Beena Datt, an immigrant from Fiji, worked at McDonald’s for twenty-three years. Over the years, Datt developed a painful and debilitating skin allergy to the soap used at the workplace the medical evidence was that her hands had become “unusable.” She ended up losing her job. Datt filed a human rights complaint and won her case. Anti-commission activist Ezra Levant seized on the complaint to say that the decision was “crazy”, and that employees in the restaurant industry would now be able to claim a “right” not to wash their hands.
These comments outraged Patricia Knipe, a journalist working for the Manitoba Human Rights Commission. Knipe recalled reading an excerpt of Levant’s book Shakedown in Maclean’s about the Datt case. “The article got so many things wrong,” she said, “I am a journalist and am protective of my profession. I was appalled that Maclean’s would let people think that this was a real journalist writing about real news.” She disputed Levant’s characterization of the cases allowing employees to serve food without washing their hands. “in fact,” she said, “when you read the case, it is clear that the Tribunal was very cautious about public health and applauded McDonald’s for its commitment to public health and hygiene. This element of the story was completely misrepresented. When you read the actual decision you see the hard choices that both the employee and the employer had to make – what would happen to her employment, what would happen to an employee of twenty-three years?”
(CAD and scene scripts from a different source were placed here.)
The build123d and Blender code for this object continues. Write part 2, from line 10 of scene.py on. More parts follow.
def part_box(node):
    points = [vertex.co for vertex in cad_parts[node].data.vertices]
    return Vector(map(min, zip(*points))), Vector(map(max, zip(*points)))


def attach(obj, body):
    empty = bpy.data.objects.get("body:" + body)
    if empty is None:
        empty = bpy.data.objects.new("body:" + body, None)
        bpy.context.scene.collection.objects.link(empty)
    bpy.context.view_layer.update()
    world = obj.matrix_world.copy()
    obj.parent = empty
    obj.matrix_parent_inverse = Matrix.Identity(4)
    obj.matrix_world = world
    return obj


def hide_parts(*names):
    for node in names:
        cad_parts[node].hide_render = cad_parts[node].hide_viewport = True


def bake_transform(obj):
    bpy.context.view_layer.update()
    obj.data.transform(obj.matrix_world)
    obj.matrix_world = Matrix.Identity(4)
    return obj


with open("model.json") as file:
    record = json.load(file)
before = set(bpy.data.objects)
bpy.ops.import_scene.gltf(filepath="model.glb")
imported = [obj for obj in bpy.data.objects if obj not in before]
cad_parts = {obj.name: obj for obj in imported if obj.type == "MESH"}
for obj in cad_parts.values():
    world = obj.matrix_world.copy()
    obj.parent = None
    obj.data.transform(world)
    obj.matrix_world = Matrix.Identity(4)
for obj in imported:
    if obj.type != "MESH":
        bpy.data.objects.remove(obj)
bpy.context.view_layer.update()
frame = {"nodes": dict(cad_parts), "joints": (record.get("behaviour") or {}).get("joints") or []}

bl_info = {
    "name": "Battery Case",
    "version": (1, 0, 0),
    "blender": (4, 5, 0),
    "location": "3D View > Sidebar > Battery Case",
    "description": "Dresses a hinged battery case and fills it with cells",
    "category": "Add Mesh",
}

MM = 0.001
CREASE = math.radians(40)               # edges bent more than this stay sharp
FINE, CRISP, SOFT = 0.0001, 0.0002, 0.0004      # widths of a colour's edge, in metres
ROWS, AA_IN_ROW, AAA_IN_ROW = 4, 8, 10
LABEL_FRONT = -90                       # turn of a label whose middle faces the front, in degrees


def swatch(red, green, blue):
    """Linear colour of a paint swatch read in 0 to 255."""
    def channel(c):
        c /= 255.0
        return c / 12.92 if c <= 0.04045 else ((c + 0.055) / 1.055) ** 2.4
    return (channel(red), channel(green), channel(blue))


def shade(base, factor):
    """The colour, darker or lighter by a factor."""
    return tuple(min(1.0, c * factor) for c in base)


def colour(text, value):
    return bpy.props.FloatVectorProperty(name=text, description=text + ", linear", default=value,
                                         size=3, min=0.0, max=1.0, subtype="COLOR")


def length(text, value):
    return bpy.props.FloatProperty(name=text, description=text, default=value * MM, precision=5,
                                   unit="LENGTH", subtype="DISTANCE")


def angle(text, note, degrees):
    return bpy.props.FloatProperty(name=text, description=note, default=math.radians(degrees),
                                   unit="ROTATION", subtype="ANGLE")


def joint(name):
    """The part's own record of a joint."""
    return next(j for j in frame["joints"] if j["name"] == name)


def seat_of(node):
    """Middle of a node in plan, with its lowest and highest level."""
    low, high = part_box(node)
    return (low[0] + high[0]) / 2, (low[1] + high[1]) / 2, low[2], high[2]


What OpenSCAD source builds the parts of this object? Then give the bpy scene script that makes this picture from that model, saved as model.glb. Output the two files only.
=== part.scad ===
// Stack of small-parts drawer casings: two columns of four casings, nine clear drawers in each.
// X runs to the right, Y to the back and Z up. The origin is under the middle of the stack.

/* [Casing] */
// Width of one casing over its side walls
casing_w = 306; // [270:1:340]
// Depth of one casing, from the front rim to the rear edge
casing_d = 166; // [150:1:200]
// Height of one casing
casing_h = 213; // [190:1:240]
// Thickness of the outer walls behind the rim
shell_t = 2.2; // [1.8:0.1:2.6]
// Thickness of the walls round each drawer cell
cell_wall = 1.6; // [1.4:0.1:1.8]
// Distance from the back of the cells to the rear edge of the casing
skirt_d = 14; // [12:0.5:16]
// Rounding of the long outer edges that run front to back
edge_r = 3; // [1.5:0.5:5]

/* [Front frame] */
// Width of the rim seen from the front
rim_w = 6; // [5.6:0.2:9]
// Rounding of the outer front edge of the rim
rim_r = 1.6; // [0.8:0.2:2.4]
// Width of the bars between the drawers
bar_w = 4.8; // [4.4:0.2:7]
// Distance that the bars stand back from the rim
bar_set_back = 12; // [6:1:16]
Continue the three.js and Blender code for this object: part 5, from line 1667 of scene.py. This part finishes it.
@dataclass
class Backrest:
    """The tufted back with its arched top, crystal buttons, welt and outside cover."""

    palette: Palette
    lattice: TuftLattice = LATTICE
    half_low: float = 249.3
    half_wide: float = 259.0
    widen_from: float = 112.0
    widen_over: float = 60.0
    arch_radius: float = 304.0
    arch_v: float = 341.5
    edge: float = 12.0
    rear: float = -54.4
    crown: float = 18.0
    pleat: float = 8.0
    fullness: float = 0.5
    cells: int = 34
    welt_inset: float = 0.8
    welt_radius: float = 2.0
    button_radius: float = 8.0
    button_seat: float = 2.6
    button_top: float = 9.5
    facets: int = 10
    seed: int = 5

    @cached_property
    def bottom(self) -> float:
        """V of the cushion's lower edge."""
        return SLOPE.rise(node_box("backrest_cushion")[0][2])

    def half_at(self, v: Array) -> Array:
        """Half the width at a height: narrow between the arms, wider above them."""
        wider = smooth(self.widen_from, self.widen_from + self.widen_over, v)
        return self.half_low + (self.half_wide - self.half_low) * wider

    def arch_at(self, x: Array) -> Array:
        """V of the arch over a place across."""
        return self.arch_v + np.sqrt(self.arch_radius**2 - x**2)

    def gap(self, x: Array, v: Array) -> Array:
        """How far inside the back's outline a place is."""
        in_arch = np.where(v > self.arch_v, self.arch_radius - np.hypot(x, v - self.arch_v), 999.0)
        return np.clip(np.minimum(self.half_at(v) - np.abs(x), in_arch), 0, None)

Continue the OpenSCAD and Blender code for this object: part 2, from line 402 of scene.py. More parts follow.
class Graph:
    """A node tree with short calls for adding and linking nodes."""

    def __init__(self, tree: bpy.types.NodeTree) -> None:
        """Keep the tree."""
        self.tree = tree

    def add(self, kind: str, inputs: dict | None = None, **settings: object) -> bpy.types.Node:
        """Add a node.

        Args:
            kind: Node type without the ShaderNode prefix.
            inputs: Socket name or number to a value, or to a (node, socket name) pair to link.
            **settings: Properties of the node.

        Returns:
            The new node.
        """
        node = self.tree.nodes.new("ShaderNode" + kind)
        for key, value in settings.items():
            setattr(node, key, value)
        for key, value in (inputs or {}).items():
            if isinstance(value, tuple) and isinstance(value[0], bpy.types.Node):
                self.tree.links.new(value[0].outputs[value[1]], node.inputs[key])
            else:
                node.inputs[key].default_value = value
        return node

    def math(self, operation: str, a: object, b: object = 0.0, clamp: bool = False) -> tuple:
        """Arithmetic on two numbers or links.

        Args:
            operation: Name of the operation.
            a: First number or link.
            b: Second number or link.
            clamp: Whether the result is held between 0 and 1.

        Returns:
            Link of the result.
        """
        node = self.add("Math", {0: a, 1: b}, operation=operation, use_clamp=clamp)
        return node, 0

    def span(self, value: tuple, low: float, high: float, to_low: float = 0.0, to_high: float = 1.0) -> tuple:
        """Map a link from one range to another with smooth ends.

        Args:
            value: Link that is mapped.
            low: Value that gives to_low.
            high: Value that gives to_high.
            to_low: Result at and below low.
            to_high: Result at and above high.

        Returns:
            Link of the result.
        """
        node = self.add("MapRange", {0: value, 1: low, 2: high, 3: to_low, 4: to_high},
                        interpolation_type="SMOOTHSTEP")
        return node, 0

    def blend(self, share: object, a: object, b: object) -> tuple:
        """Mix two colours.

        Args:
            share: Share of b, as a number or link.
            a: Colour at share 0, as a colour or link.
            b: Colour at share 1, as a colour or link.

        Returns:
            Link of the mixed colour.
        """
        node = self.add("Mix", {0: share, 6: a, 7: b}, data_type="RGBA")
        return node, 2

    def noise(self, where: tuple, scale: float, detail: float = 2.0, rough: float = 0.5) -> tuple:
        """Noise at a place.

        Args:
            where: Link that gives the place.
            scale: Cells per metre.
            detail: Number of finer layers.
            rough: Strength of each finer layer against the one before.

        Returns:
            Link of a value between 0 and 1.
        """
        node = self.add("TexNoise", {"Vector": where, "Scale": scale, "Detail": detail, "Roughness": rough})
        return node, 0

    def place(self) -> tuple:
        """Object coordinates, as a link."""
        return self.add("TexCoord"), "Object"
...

According to the British Columbia Human Rights Tribunal, the crux of the case was that the employer should have made more efforts to find Datt another job and to investigate alternatives that would not worsen her condition. The BC tribunal did not conclude that food should be prepared without hygiene standards. Rather, it took pains to point out that the employee’s disability did not prevent her from undertaking other tasks or other jobs, and that there was a possibility that Datt could have been accommodated without undue hardship to McDonald’s.
Legal commentators have recognized that the Datt case was not quite as presented, and the Tribunal’s supposedly “crazy” analysis was subsequently cited with approval by the British Columbia Supreme Court in a 2011 decision.
Duly elected legislatures have added to human rights laws in response to evolving social mores, constitutional developments and international human rights law. But even within the confines of familiar and existing grounds like disability, race and sex, which account for the vast majority of complaints, the way in which human rights cases are described, understood and litigated has changed dramatically over the years.
Far from being “inflationary” which implies an expansion with no value, human rights have evolved in direct response to human problems, and have sought to provide meaningful human solutions. The real crisis, if there is one, has been in the attempt to roll back rights and the systems that protect them.